Most existing tools provide power to the device being monitored, making it impossible to search for errors associated with intermittent power, said Alanson P. Sample, research scientist at Disney Research and head of its wireless systems group. Mixed-signal oscilloscopes can passively monitor a device’s energy level, but don’t provide any information about the internal state of its software – and are expensive.
The new system can passively monitor an energy-harvesting device for its energy level, input/output events, and program events. But it also has the capability to manipulate the amount of energy stored on the device, making it possible for an engineer to inject or remove power based on code execution, to aid in finding intermittent bugs.
Bacteria and solar panels
A team at Binghamton University connected nine biological-solar cells into the first bio-solar panel.

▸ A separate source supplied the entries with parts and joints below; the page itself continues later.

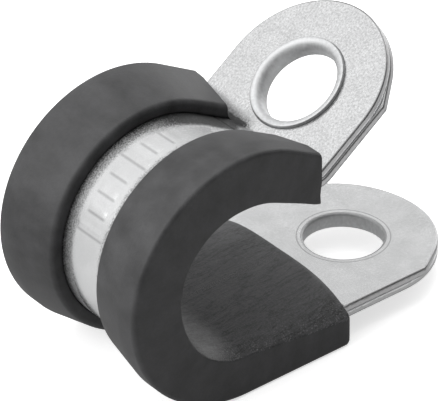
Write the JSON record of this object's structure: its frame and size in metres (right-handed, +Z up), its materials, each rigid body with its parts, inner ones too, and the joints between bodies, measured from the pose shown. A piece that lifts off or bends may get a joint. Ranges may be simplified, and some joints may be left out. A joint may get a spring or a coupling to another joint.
{
  "type": "p clip",
  "caption": "P clip: a plated steel band with drilled ears, bent round a rubber liner that grips a cable, hose or pipe and is fastened by one screw.",
  "frame": {"origin": "on the surface that the clip rests on, below the middle of its box", "axes": "+X from the loop to the ears, +Y along the loop's axis, +Z up from the flat lower limb"},
  "size_m": [0.0346, 0.0168, 0.0234],
  "materials": {
    "zinc_plated_steel": "bright zinc plate, fine rolled grain",
    "liner_rubber": "matte extruded rubber"
  },
  "bodies": {
    "root": {"band": "zinc_plated_steel", "plate_upper": "zinc_plated_steel", "plate_lower": "zinc_plated_steel", "liner": "liner_rubber"}
  },
  "joints": []
}
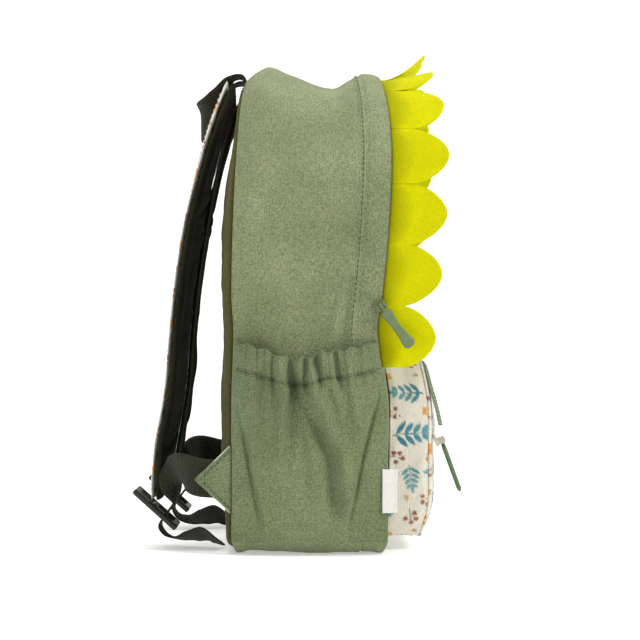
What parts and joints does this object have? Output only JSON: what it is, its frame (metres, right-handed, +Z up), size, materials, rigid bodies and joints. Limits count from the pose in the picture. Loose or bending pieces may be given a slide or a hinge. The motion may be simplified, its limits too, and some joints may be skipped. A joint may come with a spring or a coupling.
{
  "type": "kids animal backpack",
  "caption": "Small children's backpack in sage canvas with a crest of felt spikes, gathered side pockets, a printed front pocket and padded shoulder straps.",
  "frame": {"origin": "middle of the flat base that the bag stands on", "axes": "+Z up; -Y is the front of the bag, +Y the wearer's back; -X the wearer's left"},
  "size_m": [0.2776, 0.2206, 0.3386],
  "materials": {
    "canvas": "plain woven cotton canvas, sage green",
    "pocket_canvas": "plain woven cotton canvas, darker sage",
    "printed_canvas": "cream cotton canvas with a small printed pattern",
    "back_pad": "padded olive polyester mesh fabric",
    "strap_lining": "dark olive polyester over foam",
    "webbing": "dark olive polypropylene webbing",
    "felt": "lime-yellow wool felt, 3 mm",
    "zip_tape": "sage zip tape and coil",
    "slider_metal": "pale lacquered zinc",
    "main_pull_rubber": "soft moulded rubber, sage",
    "pocket_pull_rubber": "soft moulded rubber, green",
    "label": "white woven ribbon, blank",
    "buckle_plastic": "moulded acetal, dark olive"
  },
  "bodies": {
    "root": {"gusset": "canvas", "front_panel": "canvas", "back_panel": "back_pad", "main_zip": "zip_tape", "main_zip_slider": "slider_metal", "front_pocket": "printed_canvas", "front_pocket_face": "printed_canvas", "pocket_zip": "zip_tape", "pocket_zip_slider": "slider_metal", "side_label": "label", "haul_loop": "webbing", "crest_strip_left": "felt", "spike_left_1": "felt", "spike_left_2": "felt", "spike_left_3": "felt", "spike_left_4": "felt", "side_pocket_left": "pocket_canvas", "strap_cover_left": "printed_canvas", "strap_lining_left": "strap_lining", "webbing_left": "webbing", "adjuster_left": "buckle_plastic", "strap_tab_left": "pocket_canvas", "crest_strip_right": "felt", "spike_right_1": "felt", "spike_right_2": "felt", "spike_right_3": "felt", "spike_right_4": "felt", "side_pocket_right": "pocket_canvas", "strap_cover_right": "printed_canvas", "strap_lining_right": "strap_lining", "webbing_right": "webbing", "adjuster_right": "buckle_plastic", "strap_tab_right": "pocket_canvas"},
    "main_pull": {"main_zip_pull": "main_pull_rubber"},
    "pocket_pull": {"pocket_zip_pull": "pocket_pull_rubber"}
  },
  "joints": [
    {"name": "main_pull_swing", "type": "hinge", "parent": "root", "child": "main_pull", "pos_m": [-0.1245, -0.04624, 0.163], "axis": [0, 0.7986, -0.6018], "range_deg": [0, 150]},
    {"name": "pocket_pull_swing", "type": "hinge", "parent": "root", "child": "pocket_pull", "pos_m": [-0.0905, -0.08737, 0.074], "axis": [-1, 0, 0], "range_deg": [0, 130]}
  ]
}
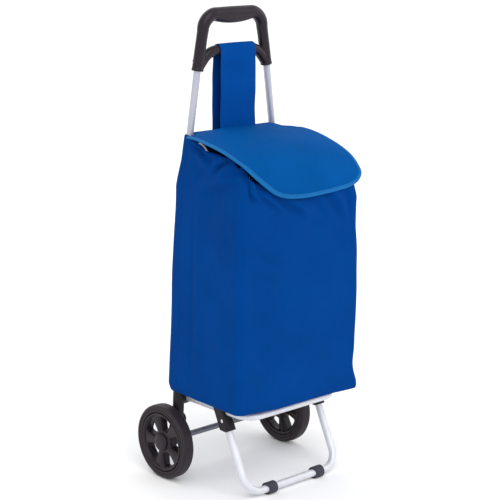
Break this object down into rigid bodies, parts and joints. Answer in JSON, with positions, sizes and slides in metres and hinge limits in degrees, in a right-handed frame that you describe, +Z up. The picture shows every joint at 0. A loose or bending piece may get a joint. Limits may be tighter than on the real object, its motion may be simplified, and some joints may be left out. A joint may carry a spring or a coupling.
{
  "type": "folding shopping trolley",
  "caption": "Upright trolley: bag with lift-up flap on a bent tube frame, loop handle, wheels at the back, fold-up platform and swing-down leg.",
  "frame": {"origin": "on the floor, under the centre of the bounding box", "axes": "+Z up; the trolley's front, where the flap hangs, faces -Y; the wheels are at the back, +Y; X runs along the axle"},
  "size_m": [0.3518, 0.2977, 0.9239],
  "materials": {
    "cloth": "coated woven polyester, slight sheen",
    "piping": "woven binding tape",
    "cord": "braided cord",
    "painted_tube": "smooth silver paint",
    "steel": "zinc plated",
    "grip_plastic": "satin, fine moulded grain",
    "black_plastic": "satin",
    "wheel_plastic": "satin",
    "tyre": "matt, fine moulded grain",
    "foot_rubber": "matt"
  },
  "bodies": {
    "frame": {"handle": "grip_plastic", "handle_rivets": "steel", "frame_tube_left": "painted_tube", "frame_tube_right": "painted_tube", "rear_bracket_left": "black_plastic", "rear_bracket_right": "black_plastic", "bracket_screws": "steel", "axle": "steel", "axle_washers": "steel", "axle_push_nuts": "steel", "platform_hinge_pins": "steel", "bag_body": "cloth", "base_board": "black_plastic", "bag_sleeve_left": "cloth", "bag_sleeve_right": "cloth", "hanging_strap": "cloth", "drawstring": "cord", "hub_cap_left": "wheel_plastic", "hub_cap_right": "wheel_plastic"},
    "wheel_left": {"tyre_left": "tyre", "wheel_hub_left": "wheel_plastic"},
    "wheel_right": {"tyre_right": "tyre", "wheel_hub_right": "wheel_plastic"},
    "platform": {"platform_rod": "painted_tube", "leg_clamp_left": "black_plastic", "leg_clamp_right": "black_plastic", "clamp_rivets": "steel", "leg_pivot_pins": "steel"},
    "leg": {"leg_tube": "painted_tube", "foot_left": "foot_rubber", "foot_right": "foot_rubber"},
    "flap": {"flap_panel": "cloth", "flap_piping": "piping"}
  },
  "joints": [
    {"name": "wheel_left_spin", "type": "hinge", "parent": "frame", "child": "wheel_left", "pos_m": [-0.15875, 0.0739, 0.075], "axis": [1, 0, 0], "continuous": true},
    {"name": "wheel_right_spin", "type": "hinge", "parent": "frame", "child": "wheel_right", "pos_m": [0.15875, 0.0739, 0.075], "axis": [1, 0, 0], "continuous": true},
    {"name": "platform_fold", "type": "hinge", "parent": "frame", "child": "platform", "pos_m": [0, 0.0629, 0.16275], "axis": [-1, 0, 0], "range_deg": [0, 80], "deforming": ["bag_body", "base_board", "bag_sleeve_left", "bag_sleeve_right", "drawstring", "flap_panel", "flap_piping"]},
    {"name": "leg_fold", "type": "hinge", "parent": "platform", "child": "leg", "pos_m": [0, -0.0651, 0.1457], "axis": [1, 0, 0], "range_deg": [0, 82]},
    {"name": "flap_open", "type": "hinge", "parent": "frame", "child": "flap", "pos_m": [0, 0.0359, 0.6955], "axis": [-1, 0, 0], "range_deg": [0, 85]}
  ]
}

Then they continuously produced electricity from the panel and generated the most wattage of any existing small-scale bio-solar cells – 5.59 microwatts.
“Once a functional bio-solar panel becomes available, it could become a permanent power source for supplying long-term power for small, wireless telemetry systems as well as wireless sensors used at remote sites where frequent battery replacement is impractical,” said Seokheun “Sean” Choi, an assistant professor of electrical and computer engineering at Binghamton University.
The current research is the latest step in using cyanobacteria (which can be found in almost every terrestrial and aquatic habitat on the planet) as a source of clean and sustainable energy. Last year, the group took steps toward building a better bio-solar cell by changing the materials used in anodes and cathodes (positive and negative terminals) of the cell and also created a miniature microfluidic-based single-chambered device to house the bacteria instead of the conventional, dual-chambered bio-solar cells.
However, this time the group connected nine identical bio-solar cells in a 3×3 pattern to make a scalable and stackable bio-solar panel. The panel continuously generated electricity from photosynthesis and respiratory activities of the bacteria in 12-hour day-night cycles over 60 total hours.
Even with the breakthrough, a typical “traditional” solar panel on the roof of a residential house, made up of 60 cells in a 6×10 configuration, generates roughly 200 watts of electrical power at a given moment. The cells from this study, in a similar configuration, would generate only about 0.00003726 watts.
So, it isn’t efficient just yet, but the team hopes the findings will open the door to future research of the bacteria itself.
“It is time for breakthroughs that can maximize power-generating capabilities/energy efficiency/sustainability,” Choi said. “The metabolic pathways of cyanobacteria or algae are only partially understood, and their significantly low power density and low energy efficiency make them unsuitable for practical applications. There is a need for additional basic research to clarify bacterial metabolism and energy production potential for bio-solar applications.”